Climbs Quickly had no doubt that out there was one snow hunter who – no matter that it had been quite young at the time – would never ever go near one of the People again, much less make the mistake of thinking one might serve nicely as the main course for lunch.
However admirable as Nose Biter’s ferocity was in defense of self and kin, it was misdirected and just plain stupid now.
<We are here to help,> Climbs Quickly said. <Is this not the Damp Ground Clan?>
<We are,> growled Nose Biter.
<Then,> Climbs Quickly said, not hiding his confusion, <Why are you so hostile? Surely Right-Striped and Left-Striped told how my two-leg and her friend saved them from the burning green-needle tree. Where are they? Have they been sent away like the younglings I met – Springer, Little Witness, and their litter mates?>
<They have not,> came the reply, underscored with a hiss and a snarl. <Although they should have been. No. The twins have been sent forth to scout the route back to our former nesting place, checking if the way is open. They were eager to redeem themselves for their earlier foolishness.> (pgs. 232-233)
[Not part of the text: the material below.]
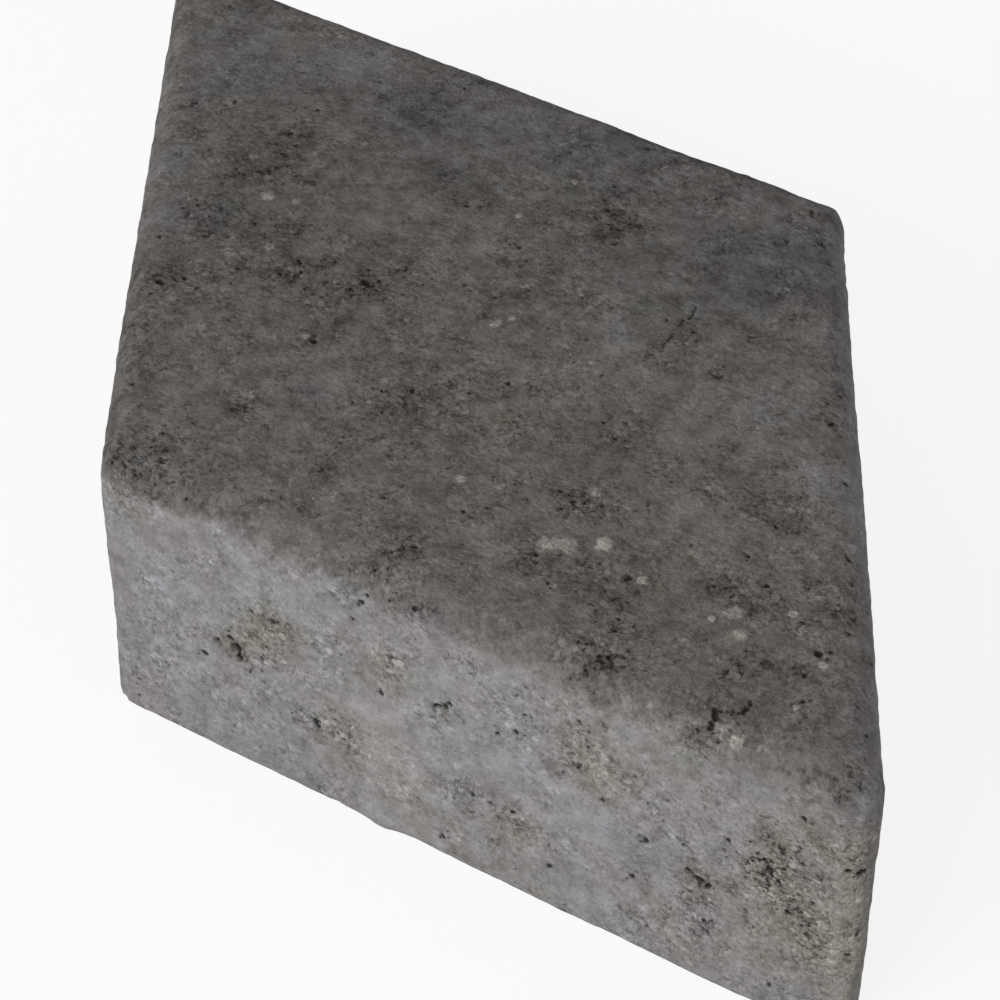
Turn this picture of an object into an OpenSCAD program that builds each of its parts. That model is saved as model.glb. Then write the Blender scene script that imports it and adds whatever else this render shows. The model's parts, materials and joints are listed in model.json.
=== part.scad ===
// Rhombus paver: one block of pressed concrete, four equal sides, 60 degrees at its sharp corners.
// It lies on its bed face. The origin is the middle of the bed face, +Z points up,
// and the front side runs along X, towards -Y.

/* [Plan] */
// Length of each side, between the sharp corners before they are rounded
side_length = 152; // [100:1:250]
// Angle between two sides at a sharp corner
sharp_angle = 60; // [50:1:90]
// Radius of the four upright corners
corner_radius = 5; // [1:0.5:12]

/* [Height] */
// Height from the bed face to the wearing face
thickness = 60; // [40:1:100]
// Radius that rounds the rim of the wearing face
rim_radius = 6; // [2:0.5:15]

/* [Hidden] */
$fn = 96;

// Width across the block, from one side square over to the opposite side
span = side_length * sin(sharp_angle);
// Side of the smaller rhombus whose corners are the centres of the upright corners
inner_side = side_length - 2 * corner_radius / sin(sharp_angle);
// The right, back, left and front sides, each by the direction that it faces
facing = [90 - sharp_angle, 90, 270 - sharp_angle, 270];
// Centres of the upright corners, each between a side and the next one
corner_centres = [inner_corner(1, 1), inner_corner(-1, 1), inner_corner(-1, -1), inner_corner(1, -1)];
// How far the rim cutter stands clear of the block
clear = 5;

function inner_corner(across, back) =
    inner_side / 2 * [across - back * cos(sharp_angle), back * sin(sharp_angle)];

function toward(direction, distance) = distance * [cos(direction), sin(direction)];

// Rhombus with rounded corners: straight sides that run tangent from circle to circle
module plan() {
    polygon([
        for (corner = [0:3], side = [corner, (corner + 1) % 4])
            corner_centres[corner] + toward(facing[side], corner_radius)
    ]);
    for (centre = corner_centres)
        translate(centre) circle(r = corner_radius);
}

// What the rounded rim lacks from a square edge, along the back side
module rim_cutter() {
    translate([-side_length, span / 2 - rim_radius, thickness - rim_radius])
        rotate([90, 0, 90])
            linear_extrude(2 * side_length)
                difference() {
                    square(rim_radius + clear);
                    circle(r = rim_radius);
                }
}

module paver() {
    color("#6f6b67")
        difference() {
            linear_extrude(thickness) plan();
            for (side = facing)
                rotate(side - 90) rim_cutter();
        }
}

paver();
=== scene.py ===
# Concrete paver: one worn diamond block of pressed concrete on a pale studio floor
import json
import math
import random
import bpy
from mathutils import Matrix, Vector, noise
from mathutils.kdtree import KDTree

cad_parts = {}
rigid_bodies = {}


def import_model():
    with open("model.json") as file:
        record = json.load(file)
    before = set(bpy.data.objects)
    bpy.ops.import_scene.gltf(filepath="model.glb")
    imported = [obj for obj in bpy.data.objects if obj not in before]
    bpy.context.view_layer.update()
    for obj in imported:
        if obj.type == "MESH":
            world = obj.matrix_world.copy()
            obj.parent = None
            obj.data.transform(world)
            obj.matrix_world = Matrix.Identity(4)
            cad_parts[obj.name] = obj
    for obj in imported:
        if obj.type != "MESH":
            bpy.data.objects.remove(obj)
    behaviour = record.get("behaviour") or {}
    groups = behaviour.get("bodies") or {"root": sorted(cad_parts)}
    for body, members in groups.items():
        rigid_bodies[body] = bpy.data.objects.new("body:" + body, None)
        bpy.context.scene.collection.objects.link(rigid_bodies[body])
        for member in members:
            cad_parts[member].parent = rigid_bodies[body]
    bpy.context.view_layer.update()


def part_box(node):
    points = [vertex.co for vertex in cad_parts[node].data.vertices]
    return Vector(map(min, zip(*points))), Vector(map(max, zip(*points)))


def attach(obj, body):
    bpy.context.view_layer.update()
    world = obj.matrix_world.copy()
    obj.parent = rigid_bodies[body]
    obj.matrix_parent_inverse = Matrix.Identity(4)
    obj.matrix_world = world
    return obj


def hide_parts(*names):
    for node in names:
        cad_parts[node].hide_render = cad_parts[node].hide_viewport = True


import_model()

mm = 0.001
low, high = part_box("paver")
sharpAngle = math.radians(60)
span = high.y - low.y                      # square across, from one side to the opposite one
thickness = high.z - low.z
side = span / math.sin(sharpAngle)         # length of each side
lean = span / math.tan(sharpAngle)         # how far the back side sits to the left of the front side
frontLeft = Vector((-(side - lean) / 2, -span / 2, 0))
toRight, toBack = Vector((side, 0, 0)), Vector((-lean, span, 0))
rightward = Vector((span, lean, 0)) / side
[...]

As is typical with Young Adult novels, the adolescents have to struggle to save the hidebound adults from themselves, in both humans and treecats. Fire Season ends with the treecats still not having revealed their true intelligence to the humans – they could not, since they still have not by Honor Harrington’s time -- but having revealed enough of it that nobody can dismiss them as dumb animals anymore. It helps to have read A Beautiful Friendship first, but Fire Season stands nicely on its own and is a satisfying adventure for Furry readers.